I'd done a few gigs in a row where I was playing after people who were playing just hype. Just hype trap or dubstep tunes for two hours. A buildup and then a drop. When you go on after people like that, it is quite hard to play more subtle, deeper music, and I always want to do that. If you come on after somebody that's been doing that for two or three hours, then the only thing you can do is drop it down and bring it back up. I wanted to do something where the intro is just a trick to create some hype energy. Have a hype rave intro, then get rid of it completely and hit people with really hard beats and bass — hard, aggressive energy. Then I found the sample and it was fitting. It's like a battle tune, really.
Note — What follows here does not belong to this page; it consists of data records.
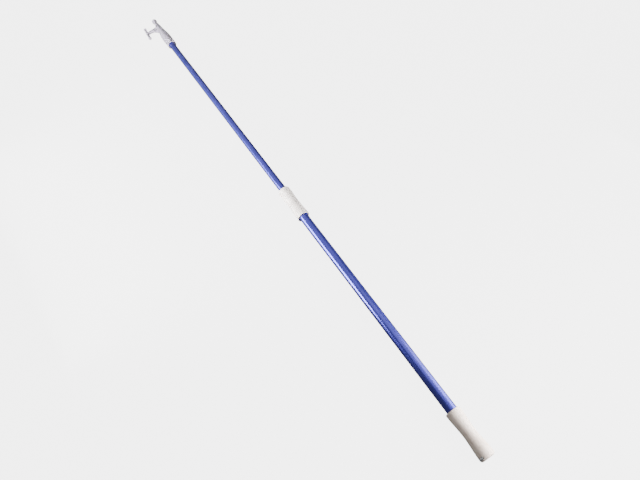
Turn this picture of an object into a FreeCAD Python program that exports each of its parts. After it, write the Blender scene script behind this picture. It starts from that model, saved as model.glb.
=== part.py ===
"""Telescopic hook pole: two aluminium tubes, a twist lock, a butt grip and a moulded hook head.

Millimetres. The pole lies along +Y with the hook end at +Y and +Z up. The origin is the centre
of the butt grip's flat end, so the pole's axis is the Y axis.
"""
import FreeCAD, Part
import math
import os

os.makedirs("parts", exist_ok=True)

# Driving dimensions.
POLE_LENGTH = 1830.0
OUTER_TUBE_R = 12.5
INNER_TUBE_R = 10.5
TUBE_WALL = 1.2
FLARE_R = 17.4
SLIP = 0.05
RUNNING = 0.08
CLEAR = 0.4

# Stations along the pole, from the butt face.
GRIP_LENGTH = 108.0
COLLAR_START = 710.0
COLLAR_LENGTH = 110.0
HEAD_LENGTH = 188.0
COLLAR_END = COLLAR_START + COLLAR_LENGTH
MOUTH_Y = POLE_LENGTH - HEAD_LENGTH

# Butt grip.
GRIP_WAIST_R = 14.6
GRIP_END_WALL = 14.0
GRIP_ROUND = 5.5
RIM_ROUND = 1.5
MOUTH_RING_R = 14.2
SLOT_Y = 6.0
SLOT_WIDTH = 5.0
SLOT_LENGTH = 15.0
SLOT_TILT = 18.0

# Tubes.
OUTER_BORE_R = OUTER_TUBE_R - TUBE_WALL
INNER_BORE_R = INNER_TUBE_R - TUBE_WALL
OUTER_TUBE_END = 775.0
INNER_TUBE_START = 730.0
SOCKET_DEPTH = 44.5
INNER_TUBE_END = MOUTH_Y + SOCKET_DEPTH

# Twist lock.
COLLAR_WAIST_R = 15.7
COLLAR_ROUND = 4.5
SKIRT_R = 14.9
NUT_R = 14.5
THREAD_R = 13.5
FERRULE_START = 733.0
NUT_START = 727.0
NUT_SHOULDER = 808.0
NUT_END = 815.0
BUSH_FLANGE = 2.0
COLLET_FOOT_R = 13.2
COLLET_FOOT = 6.0
COLLET_END = 805.0
COLLET_TAPER = (12.4, 11.7)
COLLET_SLOTS = 6
COLLET_SLIT = 2.0
RING_START = 789.0
RIVET_Y = 750.0
RIVET_R = 1.6

# Sliding guide at the bottom of the upper tube.
JOURNAL_R = 9.8
GUIDE_LENGTH = 13.5
PLUG_FLANGE_R = 10.9
PIN_R = 1.25

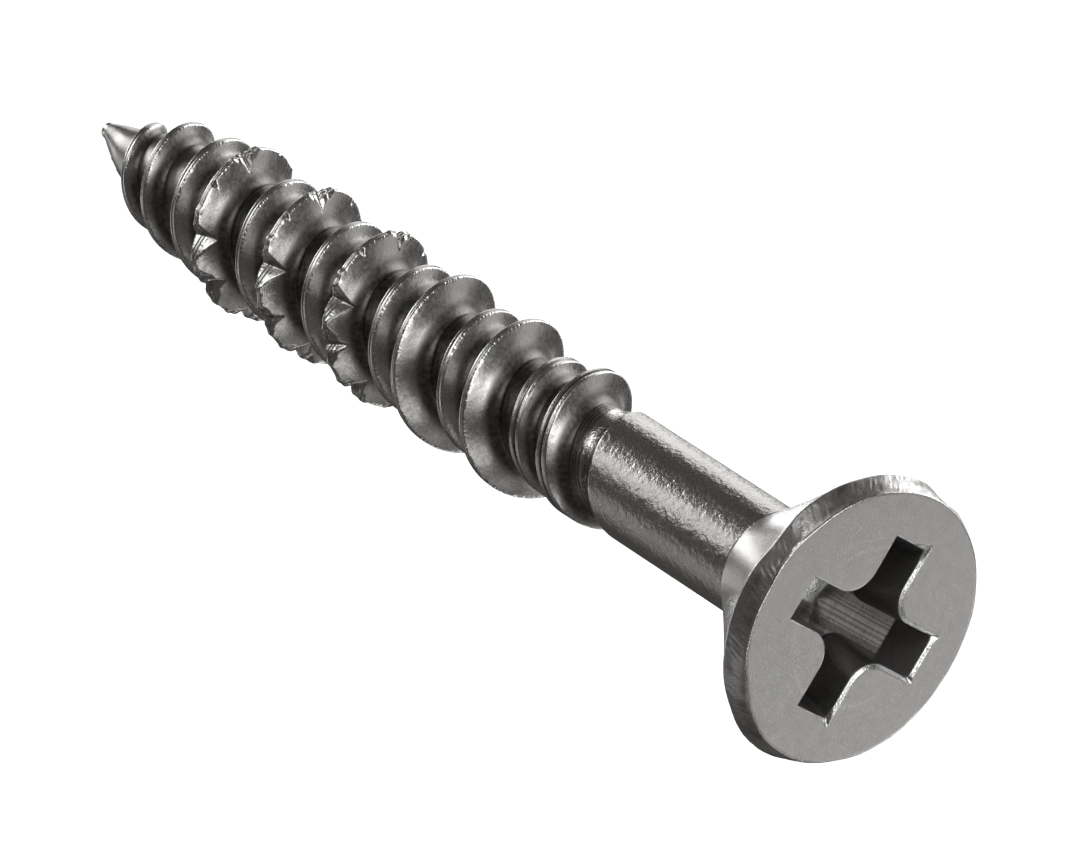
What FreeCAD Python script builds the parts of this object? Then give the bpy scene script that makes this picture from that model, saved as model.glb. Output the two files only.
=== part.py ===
import FreeCAD, Part
import math
import os
import Sketcher

# Countersunk wood screw with a twin-lead thread, in millimetres.
# The origin is the middle of the head's flat face. +Z points out of that face along
# the screw's axis, so the screw runs down -Z to its point. The arms of the cross
# recess lie on X and Y.

doc = FreeCAD.newDocument("wood_screw")

# ---------------------------------------------------------------- driving dimensions

DIMENSIONS = [
    # head
    ("face_radius", 4.47, "flat face of the head"),
    ("rim_radius", 4.75, "widest part of the head"),
    ("rim_edge_depth", 0.28, "where the bevel of the face meets the rim"),
    ("rim_depth", 0.70, "lower edge of the rim"),
    ("neck_depth", 4.50, "where the conical underside meets the shank"),
    # cross recess, size 2
    ("recess_span", 5.90, "tip to tip of the arms at the face"),
    ("recess_floor_span", 5.26, "tip to tip of the arms at the end walls' foot"),
    ("arm_width", 1.47, "arm at the face"),
    ("arm_floor_width", 1.04, "arm at the bottom"),
    ("corner_reach", 1.40, "middle to the bevelled corner between two arms, at the face"),
    ("corner_floor_reach", 0.85, "the same at the bottom"),
    ("recess_wall_depth", 1.35, "foot of the arms' end walls"),
    ("recess_depth", 2.15, "lowest point of the recess"),
    # shank, core and point
    ("shank_radius", 1.87, "plain shank"),
    ("shank_end_depth", 12.00, "end of the plain shank"),
    ("shank_chamfer", 0.27, "step from the shank down to the core"),
    ("core_radius", 1.60, "root of the thread"),
    ("point_depth", 33.00, "where the core starts to taper"),
    ("overall_length", 40.00, "face to point"),
    ("tip_radius", 0.12, "blunted end of the point"),
    # twin-lead thread, right-hand
    ("lead", 3.60, "advance of each ridge in one turn"),
    ("crossing_depth", 19.74, "where the tall crest crosses the XZ plane on +X"),
    ("flank_slope", 0.363, "widening of a ridge per mm of depth"),
    ("ridge_inner_radius", 0.50, "how deep a ridge is swept before the core is cut away"),
    ("sweep_turns", 9.0, "turns swept before the ends are trimmed"),
    ("sweep_angle", 20.0, "angle about Z where the sweep starts, clear of the XZ plane"),
    ("tall_radius", 2.62, "crest of the tall ridge"),
    ("tall_land", 0.26, "flat on the tall crest"),
    ("tall_start_depth", 11.60, "tall crest leaves the shank"),
    ("tall_full_depth", 15.10, "tall crest at full height"),
    ("low_radius", 2.25, "crest of the low ridge"),
    ("low_offset", 0.13, "how far the low ridge lies above midway between tall turns"),
    ("low_land", 0.20, "flat on the low crest"),
    ("low_start_depth", 12.90, "low crest leaves the shank"),
    ("low_full_depth", 18.00, "low crest at full height"),
    ("nose_depth", 33.20, "where the tall crest starts to shrink towards the point"),
    ("nose_mid_depth", 36.60, "second station of the shrinking crest"),
    ("nose_mid_radius", 1.80, "crest radius there"),
    ("nose_end_depth", 39.40, "end of the thread"),
    ("nose_end_radius", 0.36, "crest radius there"),
    # saw notches in the tall ridge, towards the point
    ("notch_top_depth", 23.05, "crest depth of the first notch"),
    ("notch_spacing", 38.8, "angle from one notch to the next, in degrees"),
    ("notch_count", 26.0, "notches along the ridge"),
    ("notch_depth", 0.34, "how deep a notch cuts below the middle of the crest"),
    ("notch_tilt", 35.0, "lean of the notch's floor towards the head, in degrees"),
    ("notch_bar", 0.90, "side of the square cutter"),
    ("notch_bar_length", 2.40, "length of the cutter across the ridge"),
]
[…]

It's also saying something about the way DJs just don't know about dynamics, and they just drop hype tune after hype tune. If you drop a few tunes like that in a row, they lose their impact. It gets to the point where it's not interesting any more, because it's just the same thing. So it was the idea of just saying, "Fuck off!" to those people, really. When I found the sample, it was perfect.

Mark Pritchard's Lock Off EP is out September 3.